The issue seems to come from Stronghold::load_client invocations, and in turn from the Snapshot::get_state call, which calls KeyStore::get_key. I think somewhere in that code area, the issue originates from, though I did not track it any further. The call to the store can be replaced with a procedure execution and will result in the same behaviour, so that specific line is most likely not the cause of the errors.

Matthias Kandora · Answer 1 · Mon May 23 2022 15:55:16 GMT+0800 (China Standard Time)

Hey @PhilippGackstatter thanks for reporting this bug.

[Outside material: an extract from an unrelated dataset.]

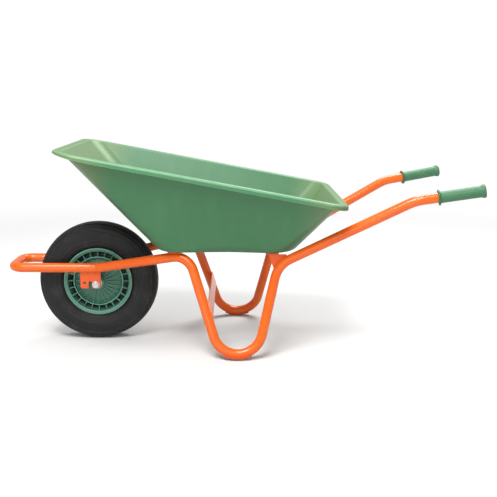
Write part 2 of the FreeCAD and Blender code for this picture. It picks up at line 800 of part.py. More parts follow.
def tray():
    """The moulded tray: sloping walls, a flat flange round the mouth and a turned-down lip."""
    flange = rim_skin(0, tray_wall, 0)
    lip = rim_skin(tray_wall / 2, rim_lip_depth, 0).cut(rim_skin(tray_wall / 4, rim_lip_depth + 1, tray_wall))
    cut_face = Part.Face(Part.makePolygon([
        Vector(-1, 0, -rim_lip_front_depth), Vector(rim_lip_taper, 0, -rim_lip_depth),
        Vector(rim_lip_taper, 0, -2 * rim_lip_depth), Vector(-1, 0, -2 * rim_lip_depth),
        Vector(-1, 0, -rim_lip_front_depth),
    ]))
    cut_face.translate(Vector(0, -rim_half_y - 1, 0))
    taper = cut_face.extrude(Vector(0, 2 * rim_half_y + 2, 0))
    taper.Placement = on_rim_plane(0)
    body = join([tray_bowl(0, 0).Solids[0], flange, lip.cut(taper)])
    body = body.cut(tray_bowl(tray_wall, 3 * tray_wall))
    holes = [Part.makeCylinder(bolt_d / 2 + bolt_hole_clearance, 6 * tray_wall,
                               Vector(x, side * bolt_half_spacing, floor_z - tray_wall))
             for x in (front_strap_x, rear_strap_x) for side in SIDES.values()]
    return body.cut(holes).Solids[0]


parts["tray"] = tray()


# ---------------------------------------------------------------- tray bolts
def at_tray_bolts(make):
    """The same small part at each of the four tray bolts."""
    return Part.makeCompound([make(Vector(x, side * bolt_half_spacing, 0))
                              for x in (front_strap_x, rear_strap_x) for side in SIDES.values()])


head_z = floor_z + tray_wall + tray_washer_t
nut_top_z = strap_under_z


def tray_bolt(at):
    """A dome headed bolt from inside the tray."""
    tip_z = nut_top_z - nut_t - bolt_past_nut
    shank = Part.makeCylinder(bolt_d / 2, head_z - tip_z, at + Vector(0, 0, tip_z))
    cap_r = (bolt_head_d ** 2 / 4 + bolt_head_h ** 2) / (2 * bolt_head_h)
    dome = Part.makeSphere(cap_r, at + Vector(0, 0, head_z + bolt_head_h - cap_r))
    keep = Part.makeCylinder(bolt_head_d / 2, 2 * bolt_head_h, at + Vector(0, 0, head_z))
    return join([shank, dome.common(keep)])


def tray_washer(at):
    """The wide washer between a bolt's head and the tray's floor."""
    base = at + Vector(0, 0, head_z - tray_washer_t)
    return pipe(tray_washer_d / 2, bolt_d / 2 + bolt_hole_clearance, base, Z_AXIS, tray_washer_t)


def tray_nut(at):
    """The nut under a strap."""
    body = hexagon(nut_af, nut_t, at + Vector(0, 0, nut_top_z - nut_t), Z_AXIS)
    return body.cut(Part.makeCylinder(bolt_d / 2, 3 * nut_t, at + Vector(0, 0, nut_top_z - 2 * nut_t)))


parts["tray_bolts"] = at_tray_bolts(tray_bolt)
parts["tray_washers"] = at_tray_bolts(tray_washer)
parts["tray_nuts"] = at_tray_bolts(tray_nut)

# ---------------------------------------------------------------- origin and files
front_end = parts["front_bow"].optimalBoundingBox(False).XMin
rear_end = parts["grip_left"].optimalBoundingBox(False).XMax
to_origin = Vector(-(front_end + rear_end) / 2, 0, 0)

os.makedirs("parts", exist_ok=True)
for name, shape in parts.items():
    shape.translate(to_origin)
    shape.exportStep("parts/%s.step" % name)
print("%d nodes, axle at X %.3f" % (len(parts), to_origin.x))
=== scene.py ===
import math

import bpy
import numpy as np
from mathutils import Matrix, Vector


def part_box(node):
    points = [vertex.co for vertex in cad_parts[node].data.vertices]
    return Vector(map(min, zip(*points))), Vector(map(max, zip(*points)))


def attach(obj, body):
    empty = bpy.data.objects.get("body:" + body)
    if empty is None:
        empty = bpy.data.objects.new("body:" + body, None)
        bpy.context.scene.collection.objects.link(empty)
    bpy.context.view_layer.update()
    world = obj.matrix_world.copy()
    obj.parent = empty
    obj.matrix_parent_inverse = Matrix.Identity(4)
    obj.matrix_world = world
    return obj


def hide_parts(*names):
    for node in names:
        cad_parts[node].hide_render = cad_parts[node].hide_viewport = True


# Single-wheel garden barrow: bent steel tube frame, moulded plastic tray, air-filled wheel.
# Metres, in the CAD model's frame: +X runs from the wheel to the handles, +Z is up, and the
# origin is on the ground under the middle of the barrow. Left is -Y.
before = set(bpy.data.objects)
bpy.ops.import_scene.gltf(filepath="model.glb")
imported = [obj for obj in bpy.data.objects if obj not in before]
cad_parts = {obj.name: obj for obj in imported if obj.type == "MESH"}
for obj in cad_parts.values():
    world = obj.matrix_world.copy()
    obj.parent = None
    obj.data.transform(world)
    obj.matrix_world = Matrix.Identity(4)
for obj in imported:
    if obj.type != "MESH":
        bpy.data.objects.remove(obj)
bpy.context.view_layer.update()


# ---------------------------------------------------------------- frame tubes
# A bow round the wheel, and on each side one tube that makes the rail, both legs and the
# handle: 30 mm round steel tube with a 1.5 mm wall, bent cold and welded at two mitres. It
# is powder coated orange: glossy, with a faint orange peel, scuffed near the ground.
class Value:
    """A shader value that +, - and * work on; each adds a Math node to the value's graph."""

    def __init__(self, graph, socket):
        self.graph = graph
        self.socket = socket

    def maths(self, operation, first, second):
        """The Math node's result for two operands, each a Value or a number."""
        return self.graph.node("Math", {"operation": operation}, {0: first, 1: second})

    def __add__(self, other):
        return self.maths("ADD", self, other)

    def __sub__(self, other):
        return self.maths("SUBTRACT", self, other)

    def __rsub__(self, other):
        return self.maths("SUBTRACT", other, self)

    def __mul__(self, other):
        return self.maths("MULTIPLY", self, other)

    __radd__ = __add__
    __rmul__ = __mul__


class Graph:
    """The node tree of a material or a world, and the one way that nodes are added to it."""

    def __init__(self, owner):
        owner.use_nodes = True
        self.tree = owner.node_tree

    def feed(self, socket, value):
        """Links a Value to a socket, or sets the socket to a plain number or colour."""
        if isinstance(value, Value):
            self.tree.links.new(value.socket, socket)
        else:
            socket.default_value = value

    def node(self, kind, settings, inputs, output=0):
        """Adds a node: its settings first, then its inputs."""
        made = self.tree.nodes.new("ShaderNode" + kind)
        for setting, value in settings.items():
            setattr(made, setting, value)
        for name, value in inputs.items():
            self.feed(made.inputs[name], value)
        return Value(self, made.outputs[output])


class Finish(Graph):
    """A surface finish: one Principled shader, its fixed settings and nodes that vary it."""

    def __init__(self, name, fixed):
        self.material = bpy.data.materials.new(name)
        super().__init__(self.material)
        self.shader = self.tree.nodes["Principled BSDF"]
        for setting, value in fixed.items():
            self.shader.inputs[setting].default_value = value

    def place(self):
        """Object coordinates, which are metres in the barrow's own frame."""
        return self.node("TexCoord", {}, {}, "Object")

    def noise(self, size, detail=3.0, stretch=(1.0, 1.0, 1.0)):
        """Soft random values from 0 to 1 in patches of about size metres."""
        scaled = self.node("Mapping", {}, {"Vector": self.place(), "Scale": stretch})
        return self.node("TexNoise", {}, {
            "Vector": scaled, "Scale": 1.0 / size, "Detail": detail})

    def height(self):
        """Height over the ground."""
        return self.node("SeparateXYZ", {}, {"Vector": self.place()}, "Z")

    def edge(self):
        """1 on a piece's rounded edges and 0 on its faces, from the mesh's own attribute."""
        return self.node("Attribute", {"attribute_name": "edge"}, {}, "Fac")

    def step(self, value, start, end):
        """0 where value is at start, 1 where it is at end, and a smooth change between."""
        return self.node("MapRange", {"interpolation_type": "SMOOTHSTEP"}, {
            "Value": value, "From Min": start, "From Max": end})

    def mix(self, share, first, second):
        """A colour that goes from first to second as share goes from 0 to 1."""
        return self.node("Mix", {"data_type": "RGBA"}, {
            0: share, 6: self.colour(first), 7: self.colour(second)}, 2)

    def colour(self, value):
        """A Value as it is, or (red, green, blue) with an alpha of 1 after them."""
        return value if isinstance(value, Value) else (*value, 1.0)

    def surface(self, colour, roughness, relief, depth):
        """Feeds the shader a colour, a roughness and a bump of relief times depth metres."""
        self.feed(self.shader.inputs["Base Color"], colour)
        self.feed(self.shader.inputs["Roughness"], roughness)
        bump = self.node("Bump", {}, {"Strength": 1.0, "Distance": depth, "Height": relief})
        self.feed(self.shader.inputs["Normal"], bump)
        return self.material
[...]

As we discussed earlier, using mutexes / locks was intended to be only a temporary solution. try_lock() was used as an mechanism to always fail with an error, instead of running into deadlocks with lock()

thread '' panicked at 'Releases exceeded retains', engine/runtime/src/boxed.rs:188:9
This is a race condition.

With rust >= 1.61.x the currently employed std::sync::Mutex are denied by clippy, because this MutexGuard is held across an await point.

Solving this bug would either require proof of absence of dead locks, or finalizing the stm based approach.

Philipp Gackstatter · Answer 2 · Thu Oct 13 2022 18:42:11 GMT+0800 (China Standard Time)

I can confirm the test I attached in the issue runs (with minimal changes due to the changed interface, i.e. replacing load_client with get_client) and the example that we deactivated due to this issue also runs. Thank you!